Le livre de l’Origine du Langage est postérieur aux Études religieuses, non dans la publicité, mais dans l’attention publique. On dit que quelques personnes l’avaient lu déjà, avant que M. Renan, qui le republie, eût attrapé son petit bout de renommée. II a toujours été heureux, ce M. Renan ! Parmi les trois ou quatre enfants gâtés (qui resteront marmots) de ce siècle gâté, et que la Fortune a pris par le menton pour les faire nager, M. Ernest Renan est un de ceux qu’elle a conduits à tout de cette manière. Sorti du séminaire comme un certain empereur de Constantinople qui fuyait et qui se retournait pour cracher sur les murs de sa ville, M. Renan entra aisément, et pour cette raison même, au journal des Débats, et il y est encore, je crois, les jours de grande fête ; de là, il cingla vers l’Institut, et le voilà, non pas sans travaux, puisqu’il chiffonne dans l’érudition allemande, et c’est une terrible besogne, mais rapidement et sans luttes, le voilà regardé comme un critique, un érudit et un écrivain formidable, même par ses ennemis. Avant de l’attaquer, ils le saluent, comme les Français saluaient les Anglais à Fontenoy. Seulement les Anglais nous rendirent le salut et allaient devenir des héros, tandis que M. Renan garde le salut sans le rendre, et dans l’ordre intellectuel, n’est, je l’ai dit déjà, qu’un poltron d’idées qui, comme le lièvre chez les grenouilles, ne fera jamais peur qu’à de plus poltrons que lui… Telle est, en deux mots, l’histoire de M. Renan ; ce n’est pas encore un illustre, mais c’est un gros Monsieur, et si on le laisse faire, il sera illustre demain. Nous sommes ainsi en France. Ou nous marchandons tout à un homme, ou nous ne lui marchandons rien. C’est le pays des engouements. Or, que fait un homme qui s’engoue ? Il tousse un peu et il est délivré. C’est cette petite toux salutaire que la Critique voudrait provoquer aujourd’hui.

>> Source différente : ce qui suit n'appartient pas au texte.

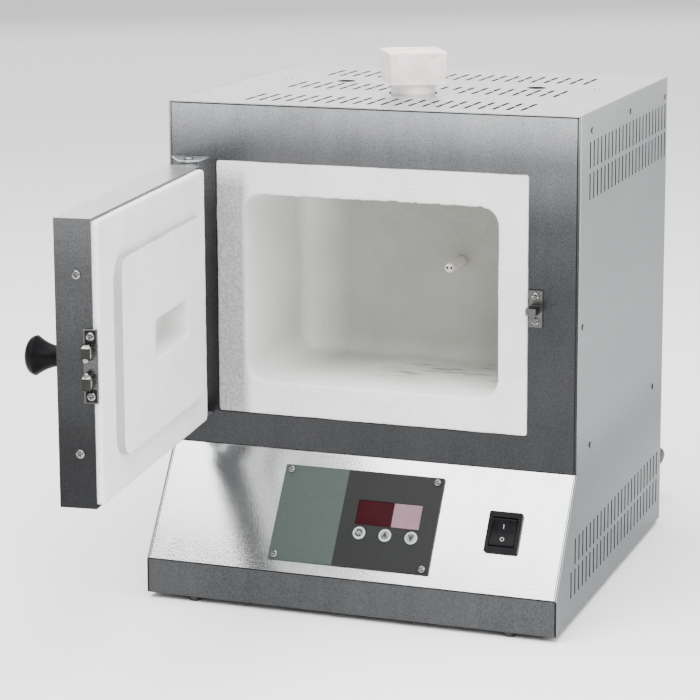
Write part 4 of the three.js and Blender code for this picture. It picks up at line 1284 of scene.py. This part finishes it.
def rocker():
    """The switch's rocker, dished to its pivot line, with its two moulded signs."""
    lo, hi = local("power_switch_rocker", SLOPE)
    body_lo, body_hi = local("power_switch_body", SLOPE)
    centre = moved((lo.x + hi.x) / 2, (body_lo.y + body_hi.y) / 2, 0)
    place = SLOPE @ centre @ Matrix.Rotation(math.radians(7), 4, "X")
    half_x, half_y = (hi.x - lo.x) / 2 / MM, 10.8
    pivot_height, dish, power = 2.6, 1.3, 1.3

    def height(y):
        return pivot_height + dish * (abs(y) / half_y) ** power

    steps, rounded_from = 24, 0.93
    top = []
    for i in range(steps + 1):
        y = -half_y + 2 * half_y * i / steps
        edge = 0.5 * max(0.0, (abs(y) / half_y - rounded_from) / (1 - rounded_from)) ** 2
        top.append((y, height(y) - edge))
    outline = [*top, (half_y, -2), (0, -6.5), (-half_y, -2)]
    cap = lofted_piece(
        "rocker_cap", [(outline, -half_x), (outline, half_x)], place @ OUTLINE_YZ,
        "power_switch_rocker", "black_plastic", ["power_switch_rocker"],
    )
    soften(cap, 0.0004, 3)

    def spot(y):
        lean = math.atan2(dish * power * (abs(y) / half_y) ** (power - 1) / half_y, 1)
        tilt = Matrix.Rotation(math.copysign(lean, y), 4, "X")
        return place @ moved(0, y * MM, height(y) * MM) @ tilt

    sunk, proud = -0.15, 0.05
    mesh = bmesh.new()
    prism(mesh, [(-0.24, -1.6), (0.24, -1.6), (0.24, 1.6), (-0.24, 1.6)], sunk, proud, spot(4.6))
    turned(mesh, [(1.15, sunk), (1.6, sunk), (1.6, proud), (1.15, proud), (1.15, sunk)], spot(-5.2), 32)
    piece_from("rocker_signs", mesh, "power_switch_rocker", "black_plastic", looks=[ink_white])


control_keys()
rocker()


# ---------------- floor and light

FLOOR_REACH = 6
WORLD_STRENGTH = 0.95
LIGHTS = [  # name, place, target, size and power in watts
    ("overhead", (-0.1, -0.45, 2.3), (0, -0.1, 0.2), (2.6, 3.0), 190),
    ("right", (2.4, -0.2, 1.3), (0, 0, 0.2), (1.2, 1.2), 30),
    ("backdrop", (-1.8, 4.5, 1.6), (0, 1.5, 0), (5, 2), 45),
    ("key", (1.3, -2.2, 1.9), (0, 0, 0.25), (0.7, 0.7), 34),
]


def floor():
    mesh = bmesh.new()
    reach = FLOOR_REACH
    bar(mesh, -reach, reach, -reach, reach, -0.02, 0, Matrix.Identity(4), 1)
    data = bpy.data.meshes.new("floor")
    mesh.to_mesh(data)
    mesh.free()
    ground = bpy.data.objects.new("floor", data)
    recipe = Recipe("floor", Roughness=0.9)
    recipe.colour(recipe.mixed(recipe.grain(0.5, 2), grey(0.90), grey(0.93)))
    data.materials.append(recipe.material)
    collection.objects.link(ground)


def area_light(name, place, target, size, power):
    data = bpy.data.lights.new(name, "AREA")
    data.shape = "RECTANGLE"
    data.size, data.size_y = size
    data.energy = power
    lamp = bpy.data.objects.new(name, data)
    lamp.location = place
    lamp.rotation_mode = "QUATERNION"
    lamp.rotation_quaternion = (Vector(target) - Vector(place)).to_track_quat("-Z", "Y")
    collection.objects.link(lamp)


def studio():
    world = bpy.data.worlds.new("studio")
    world.use_nodes = True
    background = world.node_tree.nodes["Background"]
    background.inputs["Color"].default_value = (1, 1, 1, 1)
    background.inputs["Strength"].default_value = WORLD_STRENGTH
    bpy.context.scene.world = world
    for light in LIGHTS:
        area_light(*light)


floor()
studio()
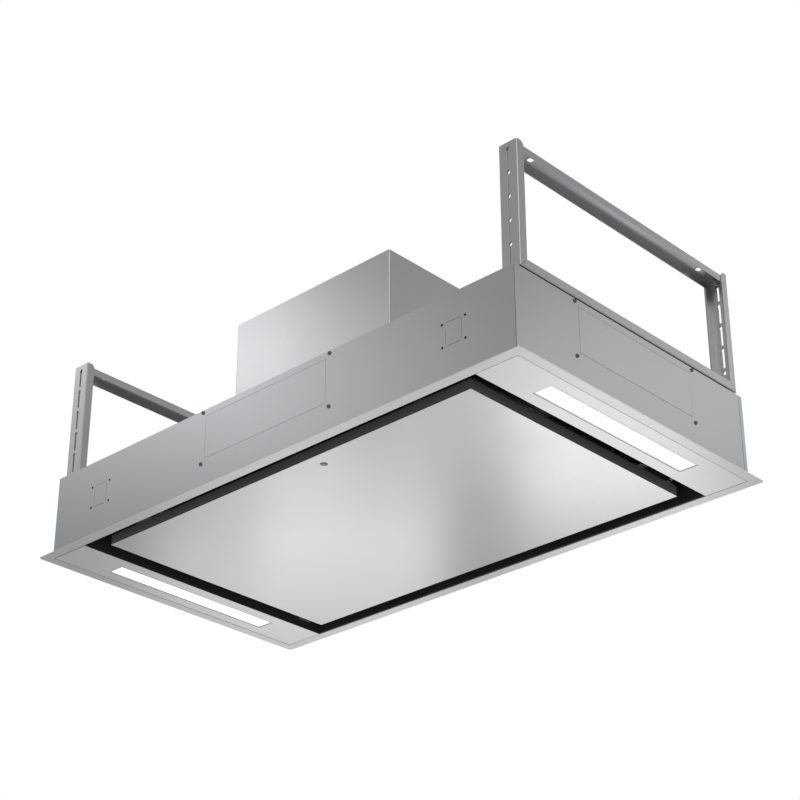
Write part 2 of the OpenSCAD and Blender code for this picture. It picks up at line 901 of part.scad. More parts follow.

Et l’heure est bien choisie pour ce débarras. La surprise du premier moment, cette grande duperie, est passée, et M. Renan se prête lui-même à la circonstance. Il en est à l’heure des secondes éditions. Il fait cette roue. Il revient sur ses premiers livres. Il nous récapitule sa gloire ; il se réimprime. Il n’oublie rien de ce qu’on aurait oublié. Ses essais de jeunesse trouvent maintenant les éditeurs qu’ils cherchèrent, et, grâce à eux, il nous étale les premiers costumes de sa pensée avec la tendresse que M. Denis avait pour son habit jaune en bouracan. Le bouracan de M. Renan est remis sous la vitrine.

Ah ! nous ne voulons pas perdre nos rogatons !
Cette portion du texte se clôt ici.